There are many market related services operating these days. From newsletters to daily emails; Online chat rooms to Facebook Groups; virtual trading rooms to brick and mortar academies… the list of offerings is pretty extensive... and exhausting. 


These services typically offer opinions education, and/or guidance on the markets, stocks, ETFs, options, futures, etc. They usually make money by charging a fee to access their best information.

By the way, don’t be fooled if there’s no upfront fee… If you’re receiving valuable, useful information the provider will either charge you for it upfront (eventually)… or use your information and behavior to attract advertising dollars ala the (now infamous) Facebook model.

As an unabashed (if somewhat liberal) capitalist, I’m perfectly fine with vendors doing either to be compensated for their work (do YOU work for free?)… as long as they’re (here's that word again) upfront about it. I myself am a former stock market newsletter junkie, and, truth told, I still am to a certain extent.
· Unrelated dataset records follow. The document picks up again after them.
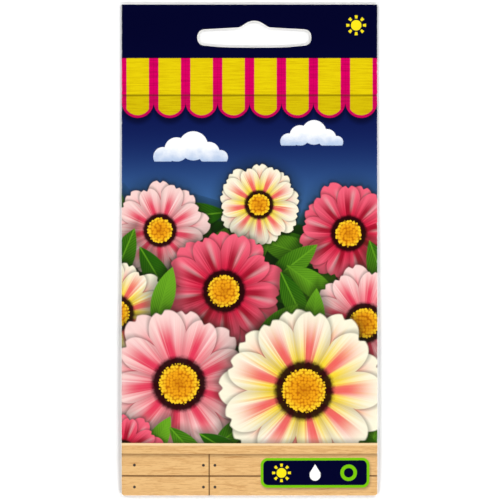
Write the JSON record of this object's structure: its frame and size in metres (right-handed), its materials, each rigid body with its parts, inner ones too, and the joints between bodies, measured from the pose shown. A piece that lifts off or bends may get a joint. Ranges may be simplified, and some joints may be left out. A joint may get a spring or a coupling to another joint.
{
  "type": "seed packet",
  "caption": "Flat paper seed packet with a euro hang slot through its pressed header, a lap seam and a bottom flap on its back, and loose seeds inside.",
  "frame": {"origin": "middle of the packet's outline, on the surface that its back lies on", "axes": "+X across the width to the right as seen from the front, +Y up the packet towards the header with the hang slot, +Z out of the printed front"},
  "size_m": [0.08, 0.1536, 0.0029],
  "materials": {
    "printed_coated_paper": "satin",
    "seed_coat": "matte"
  },
  "bodies": {
    "root": {"paper_packet": "printed_coated_paper", "seed_1": "seed_coat", "seed_2": "seed_coat", "seed_3": "seed_coat", "seed_4": "seed_coat", "seed_5": "seed_coat", "seed_6": "seed_coat", "seed_7": "seed_coat", "seed_8": "seed_coat"}
  },
  "joints": []
}
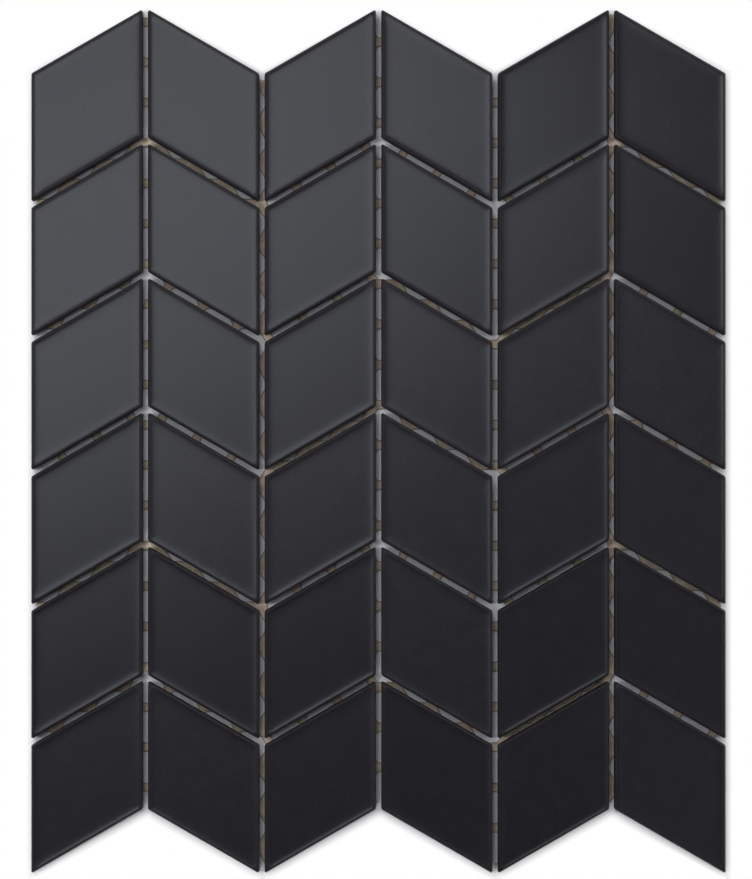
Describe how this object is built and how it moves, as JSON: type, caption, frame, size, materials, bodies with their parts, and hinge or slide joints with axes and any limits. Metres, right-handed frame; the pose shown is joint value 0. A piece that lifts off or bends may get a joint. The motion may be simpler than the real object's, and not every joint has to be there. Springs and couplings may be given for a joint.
{
  "type": "glass mosaic tile sheet",
  "caption": "Sheet of matte black rhombus glass mosaic tiles set as chevrons on a glued honeycomb backing net, for covering walls.",
  "frame": {"origin": "middle of the sheet on the underside of the net", "axes": "+X across the columns, +Y up the columns to the end with the peaks beside the middle, +Z out of the tile faces"},
  "size_m": [0.2594, 0.3224, 0.0065],
  "materials": {
    "tile_glass": "opaque black glass with a fine matte, frosted face",
    "net_fibre": "woven fibre net soaked in dried tan glue"
  },
  "bodies": {
    "root": {"tile_row1_column1": "tile_glass", "tile_row1_column2": "tile_glass", "tile_row1_column3": "tile_glass", "tile_row1_column4": "tile_glass", "tile_row1_column5": "tile_glass", "tile_row1_column6": "tile_glass", "tile_row2_column1": "tile_glass", "tile_row2_column2": "tile_glass", "tile_row2_column3": "tile_glass", "tile_row2_column4": "tile_glass", "tile_row2_column5": "tile_glass", "tile_row2_column6": "tile_glass", "tile_row3_column1": "tile_glass", "tile_row3_column2": "tile_glass", "tile_row3_column3": "tile_glass", "tile_row3_column4": "tile_glass", "tile_row3_column5": "tile_glass", "tile_row3_column6": "tile_glass", "tile_row4_column1": "tile_glass", "tile_row4_column2": "tile_glass", "tile_row4_column3": "tile_glass", "tile_row4_column4": "tile_glass", "tile_row4_column5": "tile_glass", "tile_row4_column6": "tile_glass", "tile_row5_column1": "tile_glass", "tile_row5_column2": "tile_glass", "tile_row5_column3": "tile_glass", "tile_row5_column4": "tile_glass", "tile_row5_column5": "tile_glass", "tile_row5_column6": "tile_glass", "tile_row6_column1": "tile_glass", "tile_row6_column2": "tile_glass", "tile_row6_column3": "tile_glass", "tile_row6_column4": "tile_glass", "tile_row6_column5": "tile_glass", "tile_row6_column6": "tile_glass", "net_strip_1": "net_fibre", "net_strip_2": "net_fibre", "net_strip_3": "net_fibre", "net_strip_4": "net_fibre", "net_strip_5": "net_fibre", "net_strip_6": "net_fibre"}
  },
  "joints": []
}
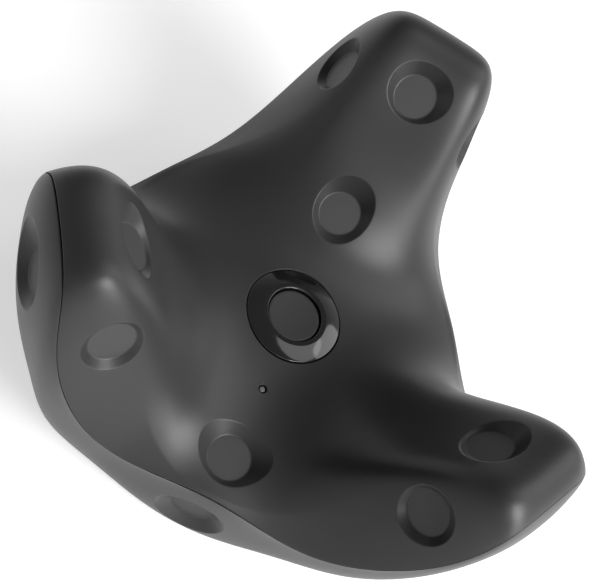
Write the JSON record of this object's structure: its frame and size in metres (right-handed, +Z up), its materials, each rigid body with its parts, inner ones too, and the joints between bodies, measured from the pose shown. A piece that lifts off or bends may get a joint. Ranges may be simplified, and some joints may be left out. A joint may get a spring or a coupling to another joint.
{
  "type": "virtual reality motion tracker",
  "caption": "Small motion tracker: a dished centre with a round button between three raised arms, recessed sensor windows all over, and a tripod thread under a rubber pad.",
  "frame": {"origin": "mouth of the tripod thread, on the plane that the tracker rests on", "axes": "+Z up, out of the dished face; +Y along the arm that has a window on its ramp"},
  "size_m": [0.0786, 0.0708, 0.0447],
  "materials": {
    "cover_plastic": "moulded matte plastic, very fine grain",
    "shell_plastic": "moulded matte plastic, very fine grain",
    "ring_gloss": "polished black",
    "button_plastic": "fine matte",
    "switch_metal": "stamped",
    "light_lens": "frosted light guide",
    "led_white": "moulded",
    "board_green": "solder mask",
    "chip_black": "moulded",
    "antenna_ceramic": "fired",
    "battery_film": "wrapped in film",
    "connector_ivory": "moulded",
    "lead_red": "insulation",
    "port_steel": "drawn",
    "frame_grey": "moulded",
    "plate_plastic": "glass filled, matte",
    "insert_brass": "machined",
    "pad_rubber": "matte",
    "contact_gold": "gold plated",
    "screw_steel": "zinc plated",
    "flex_amber": "polyimide film",
    "sensor_board": "solder mask"
  },
  "bodies": {
    "housing": {"top_cover": "cover_plastic", "bottom_shell": "shell_plastic", "button_ring": "ring_gloss", "switch_body": "switch_metal", "light_pipe": "light_lens", "status_led": "led_white", "main_board": "board_green", "processor_chip": "chip_black", "timing_chip": "chip_black", "motion_chip": "chip_black", "radio_chip": "chip_black", "charger_chip": "chip_black", "antenna": "antenna_ceramic", "battery_cell": "battery_film", "battery_connector": "connector_ivory", "battery_leads": "lead_red", "usb_receptacle": "port_steel", "usb_tongue": "chip_black", "inner_frame": "frame_grey", "base_plate": "plate_plastic", "thread_insert": "insert_brass", "friction_pad": "pad_rubber", "contact_block": "chip_black", "contact_pads": "contact_gold", "cover_screws": "screw_steel", "board_screws": "screw_steel", "base_screws": "screw_steel", "flex_connector_a": "connector_ivory", "flex_connector_b": "connector_ivory", "flex_connector_c": "connector_ivory", "arm_flex_a": "flex_amber", "arm_flex_b": "flex_amber", "arm_flex_c": "flex_amber", "sensor_inner_a": "sensor_board", "sensor_inner_b": "sensor_board", "sensor_inner_c": "sensor_board", "sensor_left_a": "sensor_board", "sensor_left_b": "sensor_board", "sensor_left_c": "sensor_board", "sensor_right_a": "sensor_board", "sensor_right_b": "sensor_board", "sensor_right_c": "sensor_board", "sensor_end_a": "sensor_board", "sensor_end_b": "sensor_board", "sensor_end_c": "sensor_board", "sensor_under_a": "sensor_board", "sensor_under_b": "sensor_board", "sensor_under_c": "sensor_board", "sensor_low_a": "sensor_board", "sensor_low_c": "sensor_board", "sensor_ramp": "sensor_board", "sensor_dish": "sensor_board"},
    "button": {"power_button": "button_plastic", "switch_plunger": "chip_black"}
  },
  "joints": [
    {"name": "button_press", "type": "slide", "parent": "housing", "child": "button", "axis": [0, 0, -1], "range_m": [0, 0.00035], "stiffness_N_per_m": 600}
  ]
}
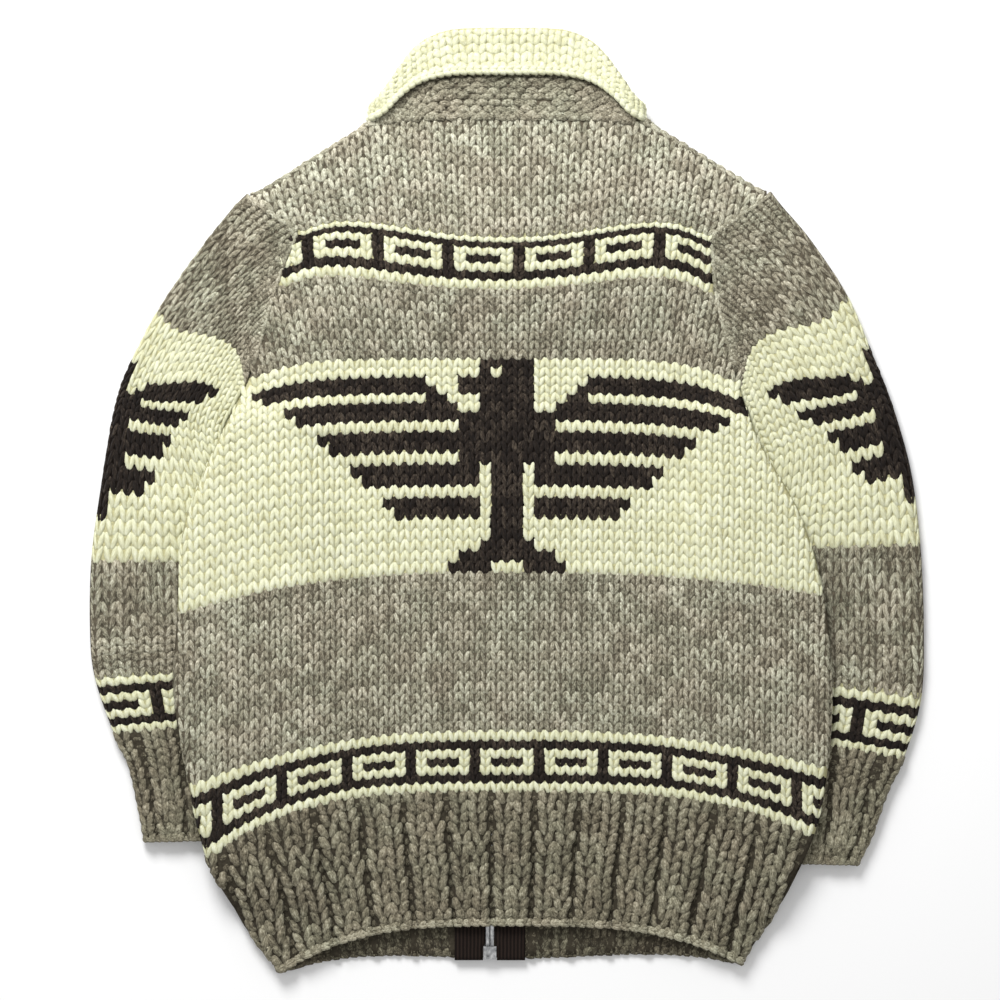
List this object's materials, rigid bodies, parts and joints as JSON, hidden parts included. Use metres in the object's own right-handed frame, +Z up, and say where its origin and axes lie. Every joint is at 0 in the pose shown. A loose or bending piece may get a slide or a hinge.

However, these days I use other folks' newsletters, websites and such quite differently. I subscribe to a number of services and run their picks through my own proprietary price action based evaluation process. If a stock makes it through my process, it’s placed on my Stalk List (and sometimes shared with subscribers)… if it doesn’t, it’s discarded like any other stock that didn’t pass muster.

No exceptions for “can’t miss” stocks… 

No room for so called “pet stocks.”

I also read many newsletters because it’s interesting to read and balance the views of people who think the Dow is going to zero versus the views of the people who think the Dow is going to a gazillion. There are rational and ridiculous arguments for both cases. So it’s important to read/listen to all stock picks, trading information and views “with a grain of salt.” 

And above all else only trade price action supported ideas.

Let me say again...


You Should Only Trade Price Behavior Supported Ideas

You will find that trading this way is far more profitable than any other way.  It also makes it much easier to develop a process.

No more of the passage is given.